## Supplied material
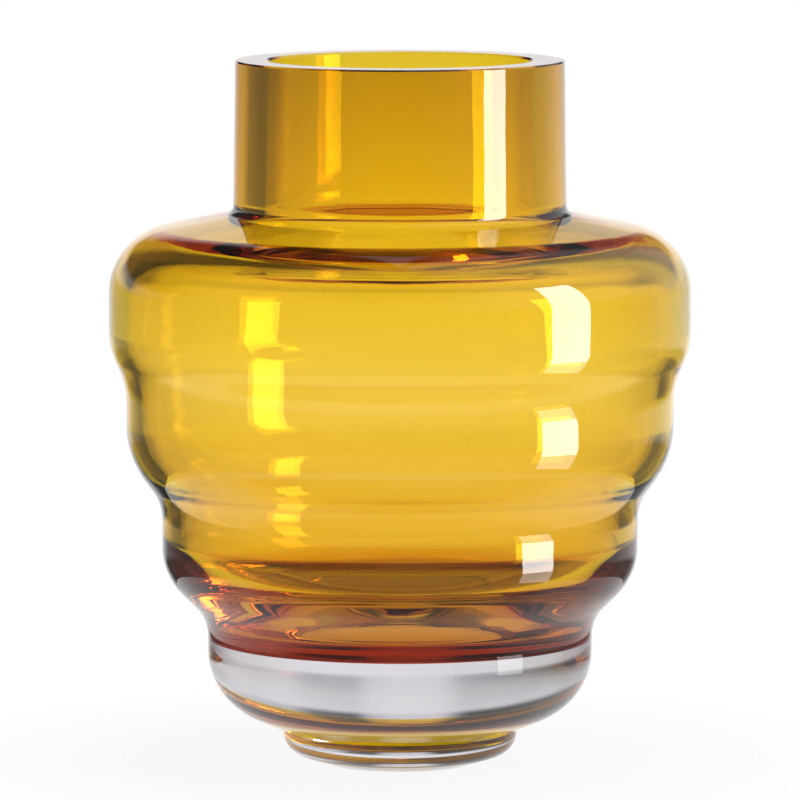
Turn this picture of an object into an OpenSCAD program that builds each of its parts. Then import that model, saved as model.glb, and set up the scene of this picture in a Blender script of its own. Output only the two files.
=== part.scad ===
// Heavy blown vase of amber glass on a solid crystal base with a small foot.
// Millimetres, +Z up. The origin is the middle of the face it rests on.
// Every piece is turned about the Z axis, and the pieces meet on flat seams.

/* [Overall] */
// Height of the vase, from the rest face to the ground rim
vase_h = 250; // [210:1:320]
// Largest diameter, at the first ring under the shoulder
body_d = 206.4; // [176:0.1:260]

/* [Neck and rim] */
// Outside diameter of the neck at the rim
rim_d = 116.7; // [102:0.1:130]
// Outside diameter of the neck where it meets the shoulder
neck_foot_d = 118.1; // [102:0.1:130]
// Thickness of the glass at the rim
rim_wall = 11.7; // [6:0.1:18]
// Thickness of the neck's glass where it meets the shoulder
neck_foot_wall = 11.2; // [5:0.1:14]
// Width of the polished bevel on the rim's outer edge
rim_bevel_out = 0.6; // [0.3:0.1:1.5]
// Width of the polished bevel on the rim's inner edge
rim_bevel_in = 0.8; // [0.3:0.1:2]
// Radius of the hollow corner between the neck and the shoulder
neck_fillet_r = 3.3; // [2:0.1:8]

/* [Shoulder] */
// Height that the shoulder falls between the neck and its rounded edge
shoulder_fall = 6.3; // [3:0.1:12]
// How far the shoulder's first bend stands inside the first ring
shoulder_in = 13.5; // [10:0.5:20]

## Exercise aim
Make an exact copy of the material above.

## Exercise response
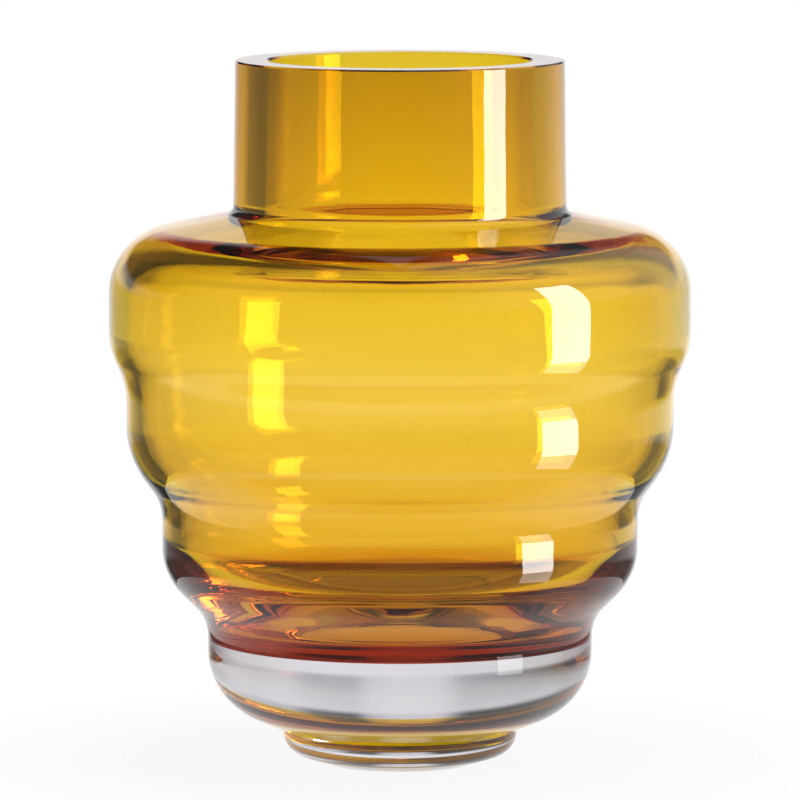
Turn this picture of an object into an OpenSCAD program that builds each of its parts. Then import that model, saved as model.glb, and set up the scene of this picture in a Blender script of its own. Output only the two files.
=== part.scad ===
// Heavy blown vase of amber glass on a solid crystal base with a small foot.
// Millimetres, +Z up. The origin is the middle of the face it rests on.
// Every piece is turned about the Z axis, and the pieces meet on flat seams.

/* [Overall] */
// Height of the vase, from the rest face to the ground rim
vase_h = 250; // [210:1:320]
// Largest diameter, at the first ring under the shoulder
body_d = 206.4; // [176:0.1:260]

/* [Neck and rim] */
// Outside diameter of the neck at the rim
rim_d = 116.7; // [102:0.1:130]
// Outside diameter of the neck where it meets the shoulder
neck_foot_d = 118.1; // [102:0.1:130]
// Thickness of the glass at the rim
rim_wall = 11.7; // [6:0.1:18]
// Thickness of the neck's glass where it meets the shoulder
neck_foot_wall = 11.2; // [5:0.1:14]
// Width of the polished bevel on the rim's outer edge
rim_bevel_out = 0.6; // [0.3:0.1:1.5]
// Width of the polished bevel on the rim's inner edge
rim_bevel_in = 0.8; // [0.3:0.1:2]
// Radius of the hollow corner between the neck and the shoulder
neck_fillet_r = 3.3; // [2:0.1:8]

/* [Shoulder] */
// Height that the shoulder falls between the neck and its rounded edge
shoulder_fall = 6.3; // [3:0.1:12]
// How far the shoulder's first bend stands inside the first ring
shoulder_in = 13.5; // [10:0.5:20]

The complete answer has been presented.